:: Exercise brief ::
Print out the material that follows word for word.

:: Data provided ::

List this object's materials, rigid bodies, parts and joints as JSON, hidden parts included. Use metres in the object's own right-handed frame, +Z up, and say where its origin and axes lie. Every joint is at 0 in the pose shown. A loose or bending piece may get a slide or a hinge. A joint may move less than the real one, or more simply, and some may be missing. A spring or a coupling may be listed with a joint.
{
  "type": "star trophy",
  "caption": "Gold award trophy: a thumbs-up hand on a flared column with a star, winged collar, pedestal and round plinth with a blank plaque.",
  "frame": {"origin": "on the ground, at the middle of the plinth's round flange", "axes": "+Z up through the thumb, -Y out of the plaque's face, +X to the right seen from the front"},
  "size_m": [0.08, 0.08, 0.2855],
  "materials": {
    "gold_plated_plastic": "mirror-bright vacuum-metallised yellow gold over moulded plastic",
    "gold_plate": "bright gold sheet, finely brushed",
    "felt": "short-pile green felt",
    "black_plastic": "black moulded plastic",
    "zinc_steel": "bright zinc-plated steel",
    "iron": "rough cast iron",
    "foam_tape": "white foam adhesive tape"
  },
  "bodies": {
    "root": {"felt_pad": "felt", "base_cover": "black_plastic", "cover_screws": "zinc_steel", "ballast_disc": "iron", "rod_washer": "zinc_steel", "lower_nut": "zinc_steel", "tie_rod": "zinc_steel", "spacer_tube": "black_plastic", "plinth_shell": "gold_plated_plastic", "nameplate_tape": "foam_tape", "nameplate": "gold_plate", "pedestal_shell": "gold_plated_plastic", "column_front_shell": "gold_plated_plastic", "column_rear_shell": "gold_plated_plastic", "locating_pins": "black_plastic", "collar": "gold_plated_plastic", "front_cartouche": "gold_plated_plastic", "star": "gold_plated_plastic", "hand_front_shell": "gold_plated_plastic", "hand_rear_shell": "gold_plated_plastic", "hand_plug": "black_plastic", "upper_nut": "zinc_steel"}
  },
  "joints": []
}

:: Solution for this exercise ::
List this object's materials, rigid bodies, parts and joints as JSON, hidden parts included. Use metres in the object's own right-handed frame, +Z up, and say where its origin and axes lie. Every joint is at 0 in the pose shown. A loose or bending piece may get a slide or a hinge. A joint may move less than the real one, or more simply, and some may be missing. A spring or a coupling may be listed with a joint.
{
  "type": "star trophy",
  "caption": "Gold award trophy: a thumbs-up hand on a flared column with a star, winged collar, pedestal and round plinth with a blank plaque.",
  "frame": {"origin": "on the ground, at the middle of the plinth's round flange", "axes": "+Z up through the thumb, -Y out of the plaque's face, +X to the right seen from the front"},
  "size_m": [0.08, 0.08, 0.2855],
  "materials": {
    "gold_plated_plastic": "mirror-bright vacuum-metallised yellow gold over moulded plastic",
    "gold_plate": "bright gold sheet, finely brushed",
    "felt": "short-pile green felt",
    "black_plastic": "black moulded plastic",
    "zinc_steel": "bright zinc-plated steel",
    "iron": "rough cast iron",
    "foam_tape": "white foam adhesive tape"
  },
  "bodies": {
    "root": {"felt_pad": "felt", "base_cover": "black_plastic", "cover_screws": "zinc_steel", "ballast_disc": "iron", "rod_washer": "zinc_steel", "lower_nut": "zinc_steel", "tie_rod": "zinc_steel", "spacer_tube": "black_plastic", "plinth_shell": "gold_plated_plastic", "nameplate_tape": "foam_tape", "nameplate": "gold_plate", "pedestal_shell": "gold_plated_plastic", "column_front_shell": "gold_plated_plastic", "column_rear_shell": "gold_plated_plastic", "locating_pins": "black_plastic", "collar": "gold_plated_plastic", "front_cartouche": "gold_plated_plastic", "star": "gold_plated_plastic", "hand_front_shell": "gold_plated_plastic", "hand_rear_shell": "gold_plated_plastic", "hand_plug": "black_plastic", "upper_nut": "zinc_steel"}
  },
  "joints": []
}